[begin Provided material]
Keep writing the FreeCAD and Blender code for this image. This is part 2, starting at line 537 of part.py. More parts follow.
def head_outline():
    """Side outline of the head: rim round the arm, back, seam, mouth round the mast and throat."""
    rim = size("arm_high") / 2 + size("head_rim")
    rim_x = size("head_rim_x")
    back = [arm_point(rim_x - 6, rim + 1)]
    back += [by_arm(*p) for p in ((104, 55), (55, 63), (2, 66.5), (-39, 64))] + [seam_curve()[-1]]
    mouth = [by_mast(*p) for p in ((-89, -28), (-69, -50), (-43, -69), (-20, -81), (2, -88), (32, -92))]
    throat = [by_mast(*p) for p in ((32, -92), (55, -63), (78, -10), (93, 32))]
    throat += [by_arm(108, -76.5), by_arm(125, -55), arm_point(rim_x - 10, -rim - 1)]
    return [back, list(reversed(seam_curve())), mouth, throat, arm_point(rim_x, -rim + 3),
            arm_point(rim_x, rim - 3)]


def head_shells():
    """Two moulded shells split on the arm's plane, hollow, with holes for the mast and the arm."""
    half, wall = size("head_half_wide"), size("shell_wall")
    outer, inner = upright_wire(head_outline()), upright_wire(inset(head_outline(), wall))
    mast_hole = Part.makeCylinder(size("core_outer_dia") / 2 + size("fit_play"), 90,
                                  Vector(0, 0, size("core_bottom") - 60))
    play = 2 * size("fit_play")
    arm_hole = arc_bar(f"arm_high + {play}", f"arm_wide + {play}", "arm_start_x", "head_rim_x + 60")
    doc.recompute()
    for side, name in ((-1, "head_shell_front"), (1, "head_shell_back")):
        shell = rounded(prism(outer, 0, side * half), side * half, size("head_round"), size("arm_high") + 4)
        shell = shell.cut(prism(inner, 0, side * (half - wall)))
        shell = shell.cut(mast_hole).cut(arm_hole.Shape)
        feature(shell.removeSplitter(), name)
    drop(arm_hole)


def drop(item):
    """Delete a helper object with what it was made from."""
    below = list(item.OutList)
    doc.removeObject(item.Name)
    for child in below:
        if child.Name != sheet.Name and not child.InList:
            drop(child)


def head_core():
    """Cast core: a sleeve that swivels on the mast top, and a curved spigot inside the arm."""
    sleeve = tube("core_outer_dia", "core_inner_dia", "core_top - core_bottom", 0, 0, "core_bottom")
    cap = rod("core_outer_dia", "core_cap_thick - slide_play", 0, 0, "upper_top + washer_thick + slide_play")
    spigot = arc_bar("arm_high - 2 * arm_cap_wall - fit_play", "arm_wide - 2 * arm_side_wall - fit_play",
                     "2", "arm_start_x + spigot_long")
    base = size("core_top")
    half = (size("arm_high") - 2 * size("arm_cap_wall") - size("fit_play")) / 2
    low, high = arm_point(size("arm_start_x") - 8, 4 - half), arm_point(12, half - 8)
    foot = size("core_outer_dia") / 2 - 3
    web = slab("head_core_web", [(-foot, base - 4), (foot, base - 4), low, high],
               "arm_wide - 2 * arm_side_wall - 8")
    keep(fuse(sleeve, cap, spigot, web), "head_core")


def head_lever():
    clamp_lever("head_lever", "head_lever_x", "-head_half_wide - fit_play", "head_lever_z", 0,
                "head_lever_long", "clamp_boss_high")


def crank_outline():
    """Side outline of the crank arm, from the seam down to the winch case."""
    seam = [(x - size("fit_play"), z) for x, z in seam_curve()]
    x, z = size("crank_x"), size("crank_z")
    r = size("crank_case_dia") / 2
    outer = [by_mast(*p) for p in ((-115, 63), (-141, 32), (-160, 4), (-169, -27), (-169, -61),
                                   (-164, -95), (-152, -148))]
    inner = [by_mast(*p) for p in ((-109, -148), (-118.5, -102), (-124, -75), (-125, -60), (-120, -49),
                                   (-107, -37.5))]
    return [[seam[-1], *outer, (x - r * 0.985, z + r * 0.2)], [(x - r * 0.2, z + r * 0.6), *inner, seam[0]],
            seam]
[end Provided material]
Print out the whole listing exactly as it appears.

Keep writing the FreeCAD and Blender code for this image. This is part 2, starting at line 537 of part.py. More parts follow.
def head_outline():
    """Side outline of the head: rim round the arm, back, seam, mouth round the mast and throat."""
    rim = size("arm_high") / 2 + size("head_rim")
    rim_x = size("head_rim_x")
    back = [arm_point(rim_x - 6, rim + 1)]
    back += [by_arm(*p) for p in ((104, 55), (55, 63), (2, 66.5), (-39, 64))] + [seam_curve()[-1]]
    mouth = [by_mast(*p) for p in ((-89, -28), (-69, -50), (-43, -69), (-20, -81), (2, -88), (32, -92))]
    throat = [by_mast(*p) for p in ((32, -92), (55, -63), (78, -10), (93, 32))]
    throat += [by_arm(108, -76.5), by_arm(125, -55), arm_point(rim_x - 10, -rim - 1)]
    return [back, list(reversed(seam_curve())), mouth, throat, arm_point(rim_x, -rim + 3),
            arm_point(rim_x, rim - 3)]


def head_shells():
    """Two moulded shells split on the arm's plane, hollow, with holes for the mast and the arm."""
    half, wall = size("head_half_wide"), size("shell_wall")
    outer, inner = upright_wire(head_outline()), upright_wire(inset(head_outline(), wall))
    mast_hole = Part.makeCylinder(size("core_outer_dia") / 2 + size("fit_play"), 90,
                                  Vector(0, 0, size("core_bottom") - 60))
    play = 2 * size("fit_play")
    arm_hole = arc_bar(f"arm_high + {play}", f"arm_wide + {play}", "arm_start_x", "head_rim_x + 60")
    doc.recompute()
    for side, name in ((-1, "head_shell_front"), (1, "head_shell_back")):
        shell = rounded(prism(outer, 0, side * half), side * half, size("head_round"), size("arm_high") + 4)
        shell = shell.cut(prism(inner, 0, side * (half - wall)))
        shell = shell.cut(mast_hole).cut(arm_hole.Shape)
        feature(shell.removeSplitter(), name)
    drop(arm_hole)


def drop(item):
    """Delete a helper object with what it was made from."""
    below = list(item.OutList)
    doc.removeObject(item.Name)
    for child in below:
        if child.Name != sheet.Name and not child.InList:
            drop(child)


def head_core():
    """Cast core: a sleeve that swivels on the mast top, and a curved spigot inside the arm."""
    sleeve = tube("core_outer_dia", "core_inner_dia", "core_top - core_bottom", 0, 0, "core_bottom")
    cap = rod("core_outer_dia", "core_cap_thick - slide_play", 0, 0, "upper_top + washer_thick + slide_play")
    spigot = arc_bar("arm_high - 2 * arm_cap_wall - fit_play", "arm_wide - 2 * arm_side_wall - fit_play",
                     "2", "arm_start_x + spigot_long")
    base = size("core_top")
    half = (size("arm_high") - 2 * size("arm_cap_wall") - size("fit_play")) / 2
    low, high = arm_point(size("arm_start_x") - 8, 4 - half), arm_point(12, half - 8)
    foot = size("core_outer_dia") / 2 - 3
    web = slab("head_core_web", [(-foot, base - 4), (foot, base - 4), low, high],
               "arm_wide - 2 * arm_side_wall - 8")
    keep(fuse(sleeve, cap, spigot, web), "head_core")


def head_lever():
    clamp_lever("head_lever", "head_lever_x", "-head_half_wide - fit_play", "head_lever_z", 0,
                "head_lever_long", "clamp_boss_high")


def crank_outline():
    """Side outline of the crank arm, from the seam down to the winch case."""
    seam = [(x - size("fit_play"), z) for x, z in seam_curve()]
    x, z = size("crank_x"), size("crank_z")
    r = size("crank_case_dia") / 2
    outer = [by_mast(*p) for p in ((-115, 63), (-141, 32), (-160, 4), (-169, -27), (-169, -61),
                                   (-164, -95), (-152, -148))]
    inner = [by_mast(*p) for p in ((-109, -148), (-118.5, -102), (-124, -75), (-125, -60), (-120, -49),
                                   (-107, -37.5))]
    return [[seam[-1], *outer, (x - r * 0.985, z + r * 0.2)], [(x - r * 0.2, z + r * 0.6), *inner, seam[0]],
            seam]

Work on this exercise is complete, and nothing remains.